In Aspire, we try to be as efficient as possible, especially when passing round large binary objects such as files or attachments. We have processes called “Fetchers”, but they typically don’t really fetch things. Instead they open a stream to the object and so the transfer happens when something such as text extraction reads the data. This means we’re not transferring the data (possibly over some slow network route) until we know we need it. It also means we don’t have to hold the entire object (which could be gigabytes) in memory. Streams work on bytes at a time.

However, this approach comes with a disadvantage. Whilst it is sometimes possible to “backup” on a stream to process the data more than once, typically once you’ve processed the data it’s gone. If you wanted to process it a second time, you’d have to open another stream and transfer it again – again possibly over that slow network. A binary store would give use the ability (when we know we need to process the file more than once) to store the file more locally.

With other use cases, we might produce binary objects (document rendering for example) and need a place to store them before presenting via a UI. A binary store would also work in this scenario.

However, what is a good medium for the store? A local file system, S3, Azure, something else? Any binary store we have would benefit from being built in such a way to abstract the Aspire workflow components from the actual code that writes to the medium. That way the workflow can just “read” or “write”, with something else worrying about where it’s written to or read from.

I’ve mentioned reading and writing, but it would be useful to delete from the store, or possibly clear it as well.

Architecture

The background processing store’s architecture is shown below

Each binary store inside Aspire is implemented as an Aspire Service that implements a Java interface. This interface allows for all the common storage actions – read, write, delete, clear store and so on. The service implements the code required to perform those actions for the given store – local file system, S3 or Azure. Components are implemented that call in to the services and perform the desired storage actions – write, read, delete.

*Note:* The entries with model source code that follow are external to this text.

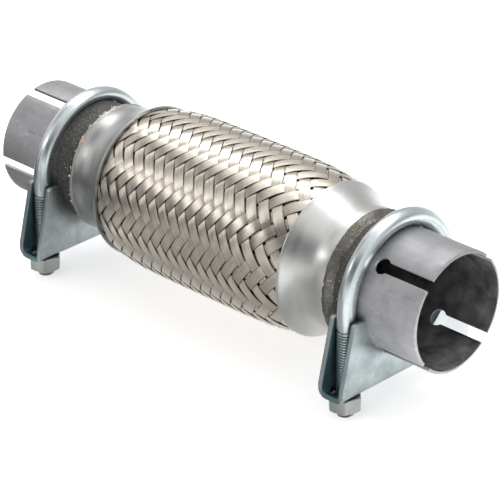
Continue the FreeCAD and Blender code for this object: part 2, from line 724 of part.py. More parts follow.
def build_nut(side, place):
    label = "nut_%s_%s" % (side, place)
    body = doc.addObject("PartDesign::Body", label)
    body.Label = label
    sign_x = "" if side == "right" else "-"
    sign_y = "-" if place == "near" else ""
    turn = "Sizes.%s_nut_turn" % place
    body.Placement = Placement(Vector(0, 0, 0), Rotation(Vector(0, 0, 1), value(turn)))
    body.setExpression("Placement.Base.x", sign_x + CLAMP[side])
    body.setExpression("Placement.Base.y", "%s(%s)" % (sign_y, LEG))
    body.setExpression("Placement.Base.z", "Sizes.nut_stand")
    body.setExpression("Placement.Rotation.Angle", turn)
    hexagon = new_sketch(body, "hexagon_" + label, "XY_Plane")
    corners = []
    for number in range(6):
        corners.append((
            "Sizes.nut_flats / sqrt(3) * cos(%ddeg)" % (60 * number),
            "Sizes.nut_flats / sqrt(3) * sin(%ddeg)" % (60 * number) if number not in (0, 3) else "0"))
    draw_outline(hexagon, corners)
    pad(body, "block_" + label, hexagon, "Sizes.nut_height")
    turned = new_sketch(body, "corners_" + label, "XZ_Plane")
    reach = "(Sizes.nut_flats / sqrt(3))"
    for level, lift in (("0", "Sizes.nut_chamfer * 0.577"),
                        ("Sizes.nut_height", "Sizes.nut_height - Sizes.nut_chamfer * 0.577")):
        draw_outline(turned, [
            ("%s - Sizes.nut_chamfer" % reach, level),
            ("%s + 0.5" % reach, level),
            ("%s + 0.5" % reach, lift),
            (reach, lift),
        ])
    before = body.Shape.Volume
    groove = body.newObject("PartDesign::Groove", "turned_" + label)
    groove.Profile = turned
    groove.ReferenceAxis = (turned, ["V_Axis"])
    groove.Angle = 360
    body.Tip = groove
    doc.recompute()
    if groove.Shape.Volume > before - 0.5:
        raise ValueError(label + " keeps its corners")
    hole = new_sketch(body, "hole_" + label, "XY_Plane")
    draw_circle(hole, "0", "0", "Sizes.rod_radius")
    cut_through(body, "bore_" + label, hole)
    return body


pieces = []
for side in ("left", "right"):
    pieces += [build_sleeve(side), build_cap(side), build_bead(side), build_ring(side)]
    pieces += [build_ubolt(side), build_saddle(side), build_nut(side, "near"), build_nut(side, "far")]
pieces += [build_liner(), build_bellows(), build_braid()]

doc.recompute()
for item in doc.Objects:
    if "Invalid" in item.State or "Error" in item.State:
        raise ValueError(item.Label + " did not build")
os.makedirs("parts", exist_ok=True)
for piece in pieces:
    shape = piece.Shape
    if shape.isNull() or not shape.isValid():
        raise ValueError(piece.Label + " has no valid shape")
    if len(shape.Solids) != 1:
        raise ValueError(piece.Label + " is not one solid")
    shape.exportStep("parts/%s.step" % piece.Label)
    print(piece.Label, round(shape.Volume), [round(number, 1) for number in (
        shape.BoundBox.XMin, shape.BoundBox.XMax, shape.BoundBox.YMin,
        shape.BoundBox.YMax, shape.BoundBox.ZMin, shape.BoundBox.ZMax)])
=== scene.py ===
import math
import random

import bpy
import numpy as np
from bpy.props import FloatProperty, FloatVectorProperty, IntProperty
from mathutils import Matrix, Vector


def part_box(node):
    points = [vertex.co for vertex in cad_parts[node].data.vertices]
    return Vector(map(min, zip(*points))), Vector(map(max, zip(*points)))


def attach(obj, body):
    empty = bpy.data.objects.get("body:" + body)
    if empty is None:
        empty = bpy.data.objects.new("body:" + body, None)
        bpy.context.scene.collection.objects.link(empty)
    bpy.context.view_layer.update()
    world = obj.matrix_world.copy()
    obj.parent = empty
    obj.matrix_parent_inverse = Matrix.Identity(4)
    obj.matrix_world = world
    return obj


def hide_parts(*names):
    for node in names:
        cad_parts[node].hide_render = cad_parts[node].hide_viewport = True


bl_info = {
    "name": "Exhaust flex pipe dressing",
    "version": (1, 0, 0),
    "blender": (4, 5, 0),
    "location": "View3D > Sidebar > Flex pipe",
    "description": "Woven braid, bell caps, welds, threaded clamps and studio for the exhaust flex pipe",
    "category": "Object",
}

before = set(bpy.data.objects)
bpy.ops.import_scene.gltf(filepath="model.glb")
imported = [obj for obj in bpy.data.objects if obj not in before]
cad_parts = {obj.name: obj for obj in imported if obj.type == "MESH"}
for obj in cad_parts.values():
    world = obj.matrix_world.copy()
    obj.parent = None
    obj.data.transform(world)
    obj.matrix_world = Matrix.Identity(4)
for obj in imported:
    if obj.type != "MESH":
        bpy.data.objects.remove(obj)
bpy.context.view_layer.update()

MM = 0.001
TAU = 2 * math.pi
SIDES = {"left": -1.0, "right": 1.0}

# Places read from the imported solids.
SLEEVE_LOW, SLEEVE_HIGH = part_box("sleeve_right")
CAP_LOW, CAP_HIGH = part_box("end_cap_right")
AXIS_Z = (SLEEVE_LOW[2] + SLEEVE_HIGH[2]) / 2
SLEEVE_R = SLEEVE_HIGH[1]
CAP_RIM = CAP_LOW[0]
CAP_END = CAP_HIGH[0]
CAP_R = CAP_HIGH[1]
BRAID_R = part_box("outer_braid")[1][2] - AXIS_Z

# Sizes of the solids that their boxes don't tell. A cap is two opposite bends and a straight neck.
SLEEVE_WALL = 1.5 * MM
CAP_WALL = 1.2 * MM
SHOULDER = 3.0 * MM
HOLLOW = 24.2 * MM
FLARE = math.radians(38)
NECK_R = CAP_R - (SHOULDER + HOLLOW) * (1 - math.cos(FLARE))
NECK_RUN = (SHOULDER + HOLLOW) * math.sin(FLARE)

# Marks on the metal.
WIRES = 8                            # fine wires side by side in a ribbon
FAMILY_SHIFT = 2000.0                # added along the ribbons that lean one way, to tell them apart
FAMILY_PAINTED_SHADE = 0.29                # how much painted shade darkens those ribbons
BORE_R = SLEEVE_R - SLEEVE_WALL
HEAT_FULL, HEAT_END = 88.0 * MM, 93.0 * MM              # where the sleeve is all browned, and clean again
PAINTED_SHADE_FROM, PAINTED_SHADE_TO = AXIS_Z + 6 * MM, AXIS_Z + 22 * MM  # heights over which painted shade darkens the top of the sleeve
COPPER_X, COPPER_TURN = -78.5 * MM, math.radians(137)   # the coppery heat spot on the left weld


def around_pipe(turn, distance):
    """Place (y, z) at a turn about the pipe axis, from the far side over the top."""
    return distance * math.cos(turn), AXIS_Z + distance * math.sin(turn)


# Working on a mesh as by hand.

def alone(piece):
    """Leave only this piece selected and active, in object mode."""
    if bpy.context.object and bpy.context.object.mode != "OBJECT":
        bpy.ops.object.mode_set(mode="OBJECT")
    bpy.ops.object.select_all(action="DESELECT")
    piece.select_set(True)
    bpy.context.view_layer.objects.active = piece


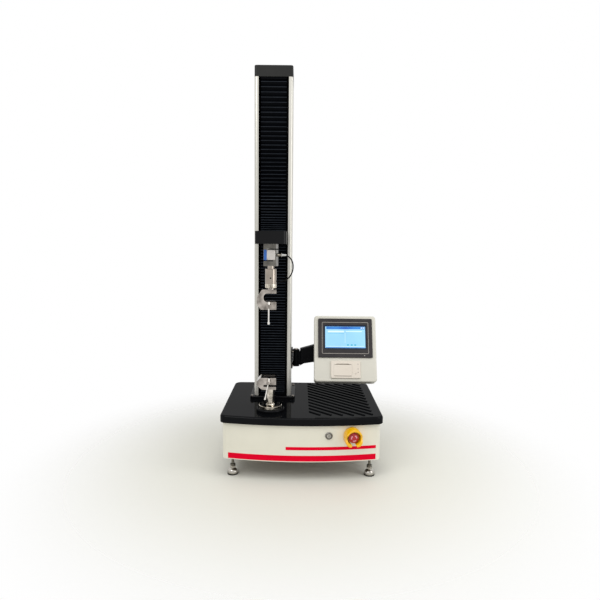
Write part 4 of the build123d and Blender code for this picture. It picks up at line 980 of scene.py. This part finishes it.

This approach has a number of advantages:

• It reduces the total number of Aspire components
  • There is a “read” component, “write” component and “delete” component and one service per supported store versus a “read” component for each supported store, a “write” component for each supported store and so on
• It makes configuration easier
  • If a store requires a lot of configuration including authorisation parameters, these need only be entered once, rather than once for every pipeline component that needs to connect to the store
• It makes migration between store types easier
  • If a pipeline module wants to write to a store of a different type, it simply required the administrator to change the configuration of the pipeline to reference a different service rather than replacing the “write to local file” component with a “write to S3” component

This architecture also supports having multiple stores of the same type by installing more than one service with different configurations – allowing (say) use of more than one file system directory or more than S3 bucket.